■ **Material supplied**:
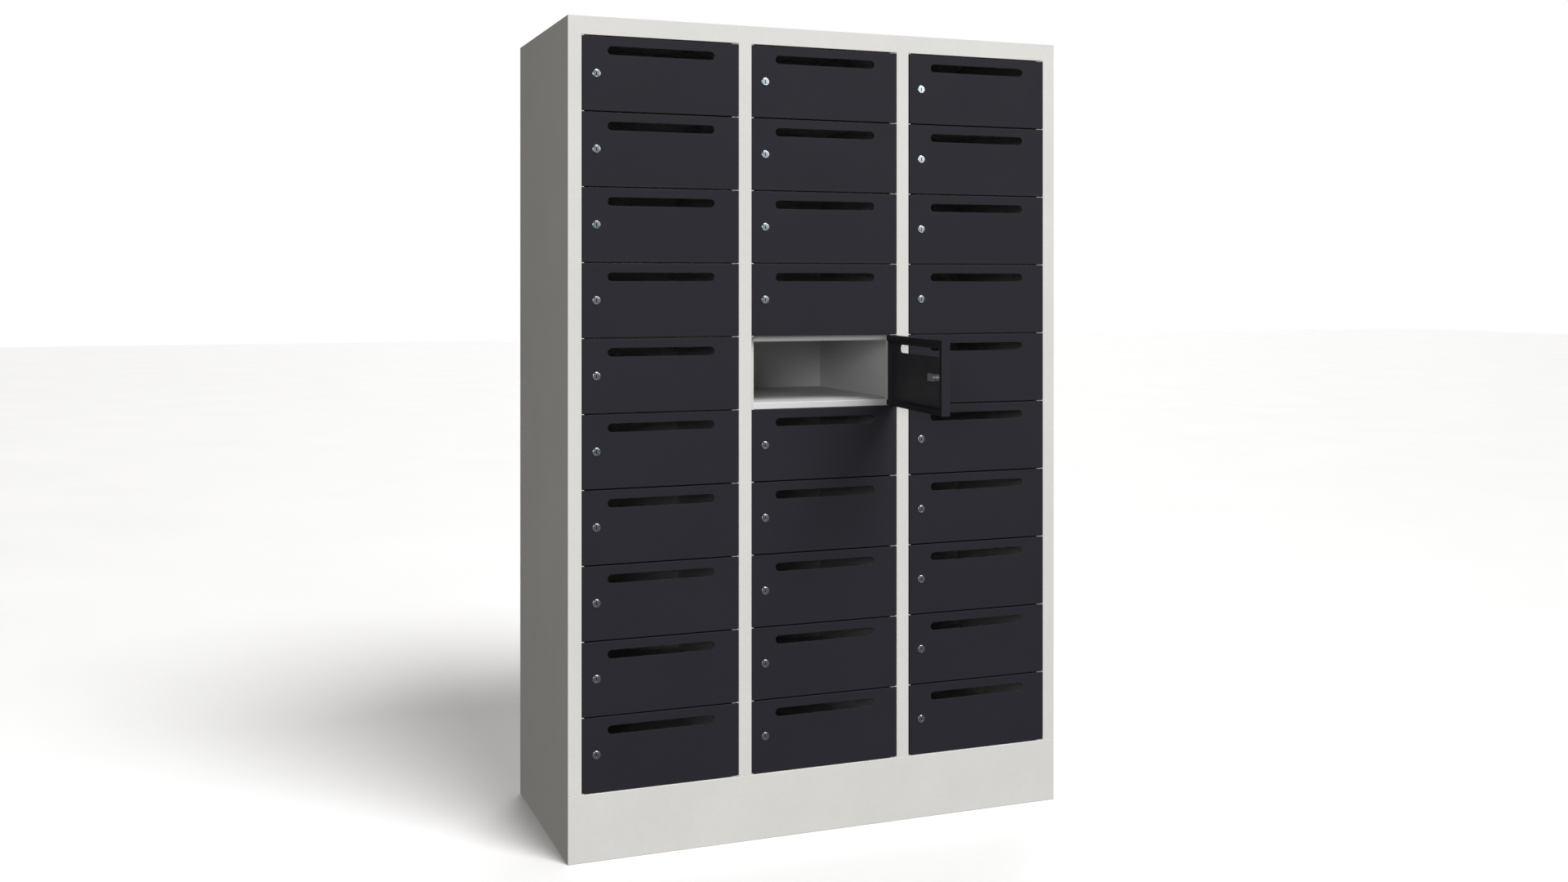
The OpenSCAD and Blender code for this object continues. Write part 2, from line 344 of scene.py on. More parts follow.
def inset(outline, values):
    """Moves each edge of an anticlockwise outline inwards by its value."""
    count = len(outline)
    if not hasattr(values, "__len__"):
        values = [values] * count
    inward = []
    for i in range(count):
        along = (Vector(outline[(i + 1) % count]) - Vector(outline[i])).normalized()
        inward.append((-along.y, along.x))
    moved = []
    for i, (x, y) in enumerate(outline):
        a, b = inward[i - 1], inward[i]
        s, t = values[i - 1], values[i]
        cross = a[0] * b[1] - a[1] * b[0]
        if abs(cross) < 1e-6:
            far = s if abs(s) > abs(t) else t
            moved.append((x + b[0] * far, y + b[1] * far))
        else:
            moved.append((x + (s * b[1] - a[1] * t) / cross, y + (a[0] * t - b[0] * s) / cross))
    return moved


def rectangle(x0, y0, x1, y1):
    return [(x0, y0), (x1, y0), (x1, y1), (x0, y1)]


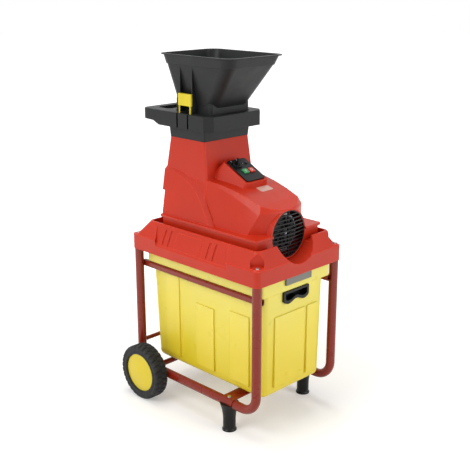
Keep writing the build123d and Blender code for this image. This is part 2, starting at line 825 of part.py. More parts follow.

■ **The problem**:
Reproduce the records above exactly.

■ **Answer for the task**:
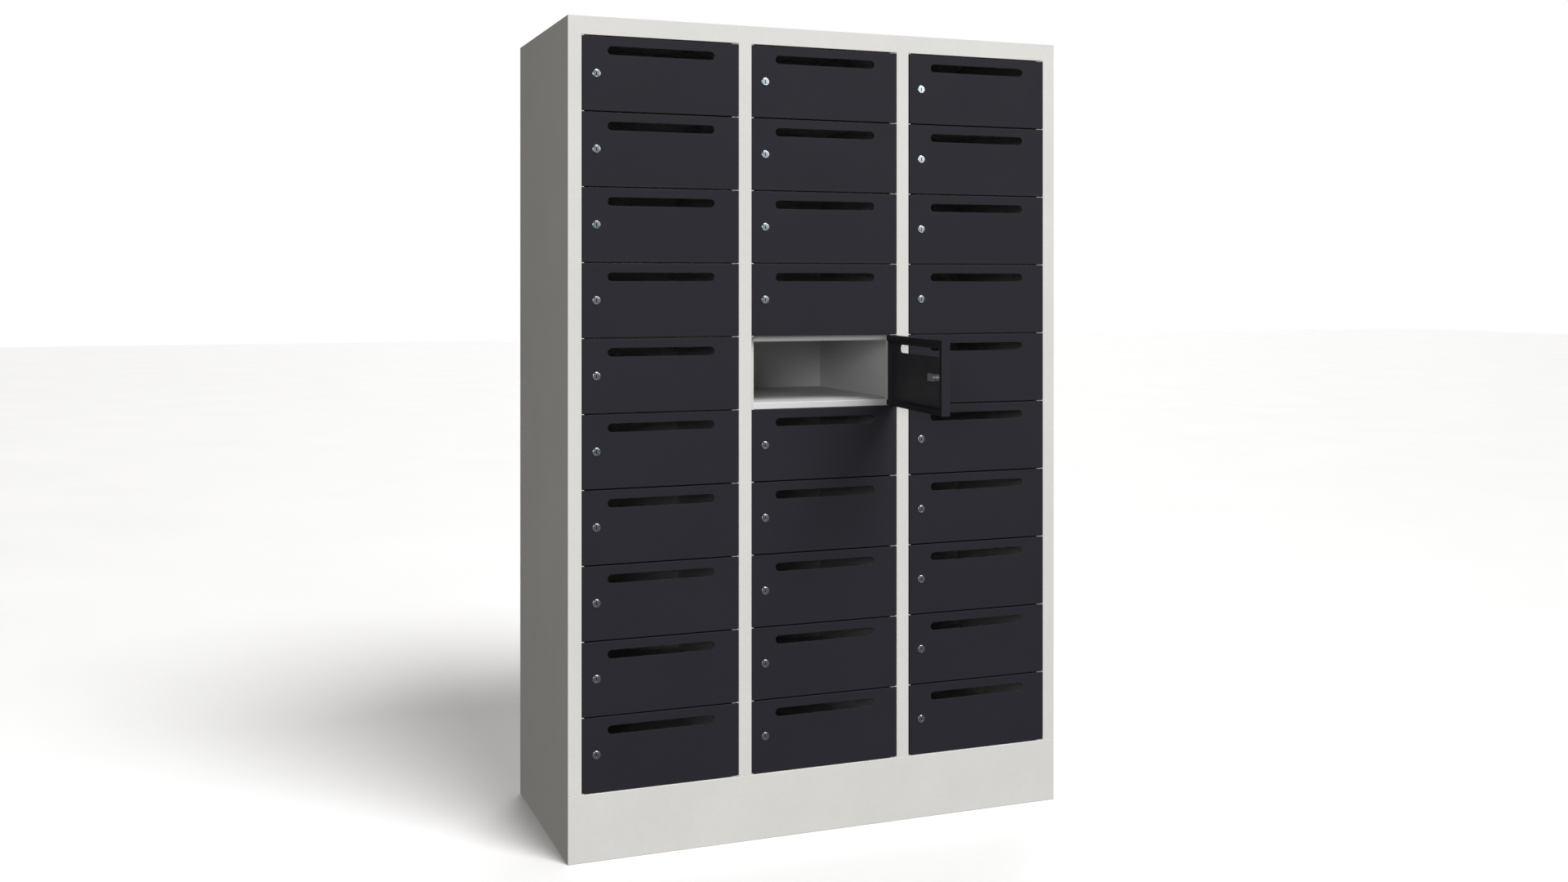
The OpenSCAD and Blender code for this object continues. Write part 2, from line 344 of scene.py on. More parts follow.
def inset(outline, values):
    """Moves each edge of an anticlockwise outline inwards by its value."""
    count = len(outline)
    if not hasattr(values, "__len__"):
        values = [values] * count
    inward = []
    for i in range(count):
        along = (Vector(outline[(i + 1) % count]) - Vector(outline[i])).normalized()
        inward.append((-along.y, along.x))
    moved = []
    for i, (x, y) in enumerate(outline):
        a, b = inward[i - 1], inward[i]
        s, t = values[i - 1], values[i]
        cross = a[0] * b[1] - a[1] * b[0]
        if abs(cross) < 1e-6:
            far = s if abs(s) > abs(t) else t
            moved.append((x + b[0] * far, y + b[1] * far))
        else:
            moved.append((x + (s * b[1] - a[1] * t) / cross, y + (a[0] * t - b[0] * s) / cross))
    return moved


def rectangle(x0, y0, x1, y1):
    return [(x0, y0), (x1, y0), (x1, y1), (x0, y1)]


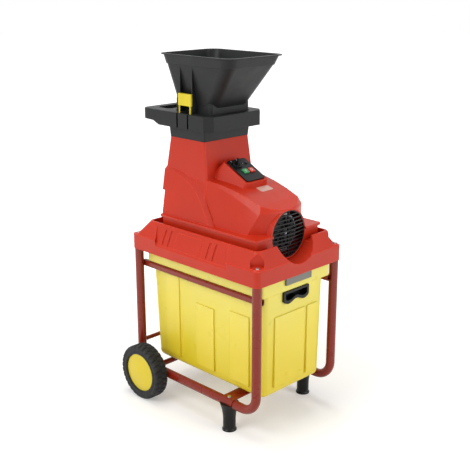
Keep writing the build123d and Blender code for this image. This is part 2, starting at line 825 of part.py. More parts follow.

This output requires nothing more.